The same will soon go for the PGA, which is in the process of relocating its headquarters from South Florida to Frisco to create what CEO Seth Waugh calls the Silicon Valley of golf. I recommend reading my cover story from February for what that entails, but, suffice to say, neither the PGA nor Frisco is going to such extremes only for the association to begin flirting with Dallas once they’ve set up shop.
That leaves the Wings, who certainly could use more glamorous digs than what UTA can offer. One problem: why should anyone assume Dallas would be their preferred destination whenever the team does weigh up moving, given that their ownership group just set up Panther City Lacrosse Club, an expansion team in the National Lacrosse League, in Fort Worth? Home to the newly built Dickies Arena?

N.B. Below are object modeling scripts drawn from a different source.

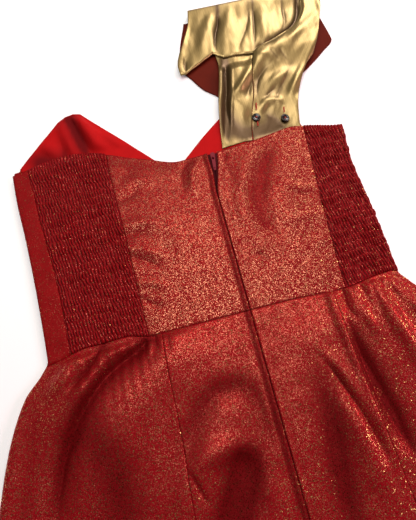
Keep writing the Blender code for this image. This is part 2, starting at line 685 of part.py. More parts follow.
grid = cut_grid(lambda y: smooth_curve(y, SASH_END["y"], SASH_END["left"]), sash_seam(-0.05),
                sash_hem, lambda x: np.full(np.shape(x), 366.0), even(9), even(16))
wall("strap_end_left", sash_place, grid, SATIN, "gold_satin")
grid = cut_grid(sash_left_edge, sash_right_edge, sash_hem,
                lambda x: np.full(np.shape(x), SHOULDER_Y - 6.0), even(10), even(24))
wall("strap_end_right", sash_place, grid, SATIN, "gold_satin")


def turned(profile, sides):
    """A closed solid turned about z from a profile of (radius, height), top to bottom."""
    mesh = bmesh.new()
    top = mesh.verts.new((0, 0, profile[0][1] * MM))
    low = mesh.verts.new((0, 0, profile[-1][1] * MM))
    rings = []
    for radius, height in profile[1:-1]:
        angles = [2 * math.pi * k / sides for k in range(sides)]
        rings.append([mesh.verts.new((radius * math.cos(a) * MM, radius * math.sin(a) * MM,
                                      height * MM)) for a in angles])
    for k in range(sides):
        n = (k + 1) % sides
        mesh.faces.new((top, rings[0][k], rings[0][n]))
        mesh.faces.new((low, rings[-1][n], rings[-1][k]))
        for upper, lower in zip(rings, rings[1:]):
            mesh.faces.new((upper[k], lower[k], lower[n], upper[n]))
    return mesh


# Dished buttons, sewn down through a raised rim
BUTTON_PROFILE = (
    (0, BUTTON_THICK - 0.7),
    (BUTTON_RADIUS - 2 * BUTTON_RIM, BUTTON_THICK - 0.6),
    (BUTTON_RADIUS - BUTTON_RIM, BUTTON_THICK),
    (BUTTON_RADIUS - 0.4, BUTTON_THICK - 0.3),
    (BUTTON_RADIUS, BUTTON_THICK / 2),
    (BUTTON_RADIUS - 0.8, 0),
    (0, 0),
)
for name, (x, y, tilt) in BUTTONS.items():
    tilt = math.radians(tilt)
    seat = float(sash_place(np.array(x), np.array(y))[2]) + SATIN / 2
    lift = seat + SEAM + 0.4 + BUTTON_RADIUS * math.sin(tilt)
    button = solid(name, turned(BUTTON_PROFILE, 18), "dark_button", (x, y, lift))
    button.rotation_euler = (0, tilt, 0)


def block(x_half, y_low, y_high, z_low, z_high, bevel):
    """A box with its edges rounded off."""
    mesh = bmesh.new()
    corners = [mesh.verts.new((x * MM, y * MM, z * MM)) for z in (z_low, z_high)
               for x, y in ((-x_half, y_low), (x_half, y_low), (x_half, y_high), (-x_half, y_high))]
    mesh.faces.new(corners[3::-1])
    mesh.faces.new(corners[4:])
    for k in range(4):
        n = (k + 1) % 4
        mesh.faces.new((corners[k], corners[n], corners[4 + n], corners[4 + k]))
    bmesh.ops.bevel(mesh, geom=mesh.edges, offset=bevel * MM, segments=1, affect="EDGES",
                    clamp_overlap=True)
    return mesh


def prism(outline, low, high, axis):
    """A closed prism of a flat outline. Axis 0 stands it across x, axis 2 up z."""
    mesh = bmesh.new()
    ends = []
    for level in (low, high):
        if axis == 0:
            ends.append([mesh.verts.new((level * MM, a * MM, b * MM)) for a, b in outline])
        else:
            ends.append([mesh.verts.new((a * MM, b * MM, level * MM)) for a, b in outline])
    mesh.faces.new(ends[0][::-1])
    mesh.faces.new(ends[1])
    for k in range(len(outline)):
        n = (k + 1) % len(outline)
        mesh.faces.new((ends[0][k], ends[0][n], ends[1][n], ends[1][k]))
    bmesh.ops.recalc_face_normals(mesh, faces=mesh.faces)
    return mesh


def apply_boolean(part, tool_mesh, operation, tool_name):
    """Join or cut the part with a hidden tool set at the part's own origin."""
    tool = solid(tool_name, tool_mesh, "zip_polyester", smooth=False)
    tool.location = part.location
    tool.rotation_euler = part.rotation_euler
    tool.hide_render = True
    tool.display_type = "WIRE"
    modifier = part.modifiers.new(tool_name, "BOOLEAN")
    modifier.operation = operation
    modifier.solver = "EXACT"
    modifier.object = tool


# Slider: a flat body with an arch along it, under which the tab's end bar turns
body_top = -ARCH_GAP
body_low = body_top - SLIDER_THICK
arch_inside = BAR / 2 + 0.55
arch_outside = arch_inside + ARCH_WALL
ARCH_OUTLINE = (
    (-arch_outside, body_top - 0.4), (-arch_outside, 0.45), (-arch_outside + 0.6, 1.0 + ARCH_WALL),
    (arch_outside - 0.6, 1.0 + ARCH_WALL), (arch_outside, 0.45), (arch_outside, body_top - 0.4),
    (arch_inside, body_top - 0.4), (arch_inside, 0.9), (-arch_inside, 0.9),
    (-arch_inside, body_top - 0.4),
)
slider_body = block(SLIDER_WIDTH / 2, -SLIDER_BELOW, SLIDER_ABOVE, body_low, body_top, 0.4)
slider = solid("zip_slider", slider_body, "zip_polyester", (HINGE_X, HINGE_Y, HINGE_Z), smooth=False)
slider.rotation_euler = (0, 0, -ZIP_LEAN)
apply_boolean(slider, prism(ARCH_OUTLINE, -ARCH_WIDTH / 2, ARCH_WIDTH / 2, 0), "UNION", "slider_arch")

# Pull tab: a flat plate that narrows, with an eye round the arch and a small hole at its end
half_wide = TAB_WIDTH / 2
half_end = TAB_END_WIDTH / 2
TAB_OUTLINE = (
    (-half_wide + 0.5, BAR / 2), (-half_wide, BAR / 2 - 0.5), (-half_wide, -EYE_LENGTH - 1.5),
    (-half_end, -TAB_LENGTH + 1.6), (-half_end + 0.6, -TAB_LENGTH + 0.4), (-0.6, -TAB_LENGTH),
    (0.6, -TAB_LENGTH), (half_end - 0.6, -TAB_LENGTH + 0.4), (half_end, -TAB_LENGTH + 1.6),
    (half_wide, -EYE_LENGTH - 1.5), (half_wide, BAR / 2 - 0.5), (half_wide - 0.5, BAR / 2),
)
half_eye = EYE_WIDTH / 2
EYE_OUTLINE = (
    (-half_eye, -BAR / 2), (-half_eye, -EYE_LENGTH), (half_eye, -EYE_LENGTH), (half_eye, -BAR / 2),
)
HOLE_OUTLINE = tuple((TAB_HOLE * math.cos(k * math.pi / 4), TAB_HOLE * math.sin(k * math.pi / 4)
                      - TAB_LENGTH + 3.0) for k in range(8))
pull = solid("zip_pull", prism(TAB_OUTLINE, -BAR / 2, BAR / 2, 2), "zip_polyester",
             (HINGE_X, HINGE_Y, HINGE_Z), smooth=False)
pull.rotation_euler = (0, 0, -ZIP_LEAN)
apply_boolean(pull, prism(EYE_OUTLINE, -2, 2, 2), "DIFFERENCE", "eye_cutter")
apply_boolean(pull, prism(HOLE_OUTLINE, -2, 2, 2), "DIFFERENCE", "hole_cutter")
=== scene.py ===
"""One-shoulder party sundress, laid flat on a table with its back up.

Lengths are millimetres on the garment: x across the dress and y up it from the centre of the back
waist, z up from the table. put_in_frame turns them into the frame's metres.
"""

import math

import bpy
import numpy as np
from mathutils import Matrix, Vector


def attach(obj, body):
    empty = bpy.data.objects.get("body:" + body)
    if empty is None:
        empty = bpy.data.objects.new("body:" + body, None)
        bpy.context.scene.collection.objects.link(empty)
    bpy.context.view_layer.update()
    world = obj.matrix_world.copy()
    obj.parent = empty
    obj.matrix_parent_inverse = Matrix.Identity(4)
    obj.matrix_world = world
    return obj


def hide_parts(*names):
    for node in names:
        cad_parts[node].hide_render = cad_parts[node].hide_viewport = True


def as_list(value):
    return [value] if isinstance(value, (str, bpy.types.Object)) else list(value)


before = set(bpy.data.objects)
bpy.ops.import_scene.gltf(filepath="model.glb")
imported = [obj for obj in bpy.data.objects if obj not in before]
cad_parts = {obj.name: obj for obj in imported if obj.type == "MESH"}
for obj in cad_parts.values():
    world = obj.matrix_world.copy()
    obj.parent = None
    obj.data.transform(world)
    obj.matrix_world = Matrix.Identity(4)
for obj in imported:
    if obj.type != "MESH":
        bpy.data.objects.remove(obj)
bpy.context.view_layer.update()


# Camera
# A phone held over the table, leaned a little towards the hem, its frame turned on the dress.
camera_tilt = math.radians(14)
across_table = Vector((0.9687, -0.2483, 0.0))
along_table = Vector((0.2483, 0.9687, 0.0))
camera_up = along_table * math.cos(camera_tilt) + Vector((0, 0, math.sin(camera_tilt)))
camera_back = Vector((0, 0, math.cos(camera_tilt))) - along_table * math.sin(camera_tilt)
camera = bpy.data.objects.new("camera", bpy.data.cameras.new("camera"))
camera.data.sensor_width = 36.0
camera.data.lens = 25.27
camera.matrix_world = Matrix.Translation((-0.02666, 0.06173, 0.42615)) @ Matrix(
    (across_table, camera_up, camera_back)).transposed().to_4x4()
bpy.context.scene.collection.objects.link(camera)
bpy.context.scene.camera = camera


# Table
# A plain white board, matt and lit a little from within, large enough to fill every view.
def from_hex(colour):
    """Linear RGBA of an sRGB hex colour: ((c + 0.055) / 1.055) to the power 2.4, c / 12.92 near black."""
    channels = np.array([int(colour[k:k + 2], 16) / 255 for k in (1, 3, 5)])
    linear = np.where(channels > 0.04045, ((channels + 0.055) / 1.055) ** 2.4, channels / 12.92)
    return (*linear.tolist(), 1.0)


def feed(node, inputs):
    """Set a node's inputs. Each is a value, a colour in hex, or the node or output that feeds it."""
    for name, value in inputs.items():
        if isinstance(value, bpy.types.Node):
            value = next(socket for socket in value.outputs if socket.enabled)
        if isinstance(value, bpy.types.NodeSocket):
            node.id_data.links.new(value, node.inputs[name])
        else:
            node.inputs[name].default_value = from_hex(value) if isinstance(value, str) else value


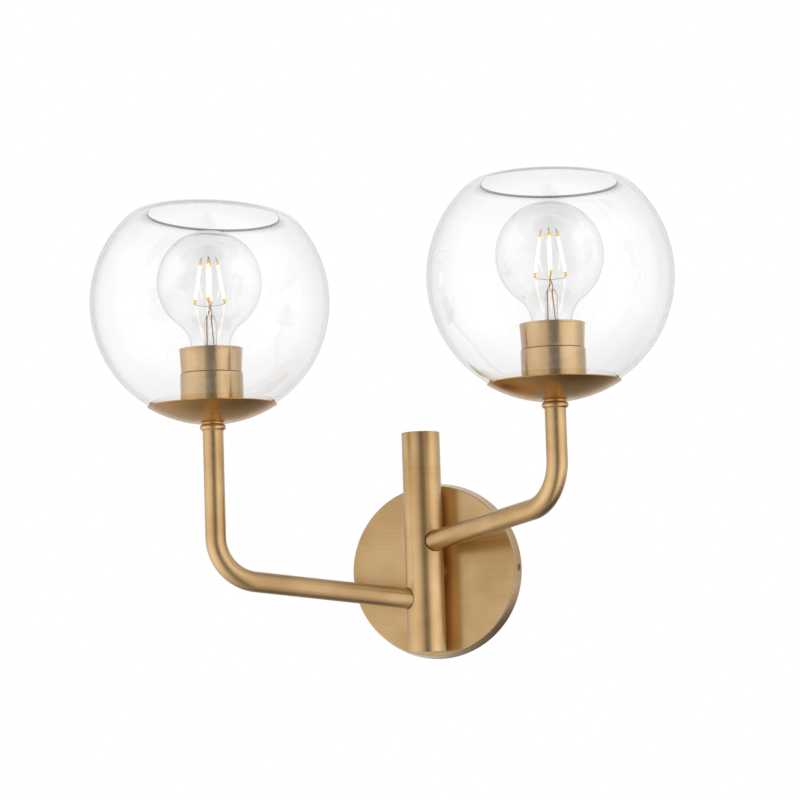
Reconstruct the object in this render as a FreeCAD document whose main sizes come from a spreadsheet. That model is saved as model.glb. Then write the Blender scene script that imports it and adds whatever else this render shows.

So, yeah, not looking promising! (Johnson’s committee also has a priority to renovate the Cotton Bowl to “National Football League standards” and the Fair Park Coliseum to “Women’s National Basketball Association standards.” That would likely be funded with hotel tax revenue allocated to Fair Park if voters approve the Brimer Bill in November.)
Which isn’t to say things are hopeless. North Texas also will bid on being a host city for the World Cup, and maybe this committee can help advocate for that. The Dallas Open is fresh proof that this remains a city that can, should, and will compete for high-end sports properties in the years to come (and, yes, it’s actually in Dallas, not University Park—Tim reached out to SMU and everything).
Maybe there is a possibility of expansion teams of some sort—portions of Johnson’s memo seem to be banking on that possibility—but sports leagues almost always prefer to cast their nets wider than deeper, and every one of America’s six largest pro leagues has multiple untapped metros they could hit instead of doubling up here.
The good news is, right now, there’s no cause to expect the Mavs or Stars will fly the coop completely. Mark Cuban recently spent a lot of money on a new state-of-the-art practice facility, and he owns plenty of land in the Cedars. If and hopefully when those stay in town, Johnson will surely trumpet that as a victory of his committee, which is probably at least part of the point. It’s a bureaucratic spectacle. A clever spectacle, mind you, given how much people care about sports and it being a spectacular bummer that most of the big ones play outside the city limits.
But establishing a committee and naming mostly impossible names comes off less like a pathway to action than a ploy to goad people into saying something about Johnson saying something. He’s rather good at that. It’ll be even better when we have reason to suspect this will amount to more than just bluster.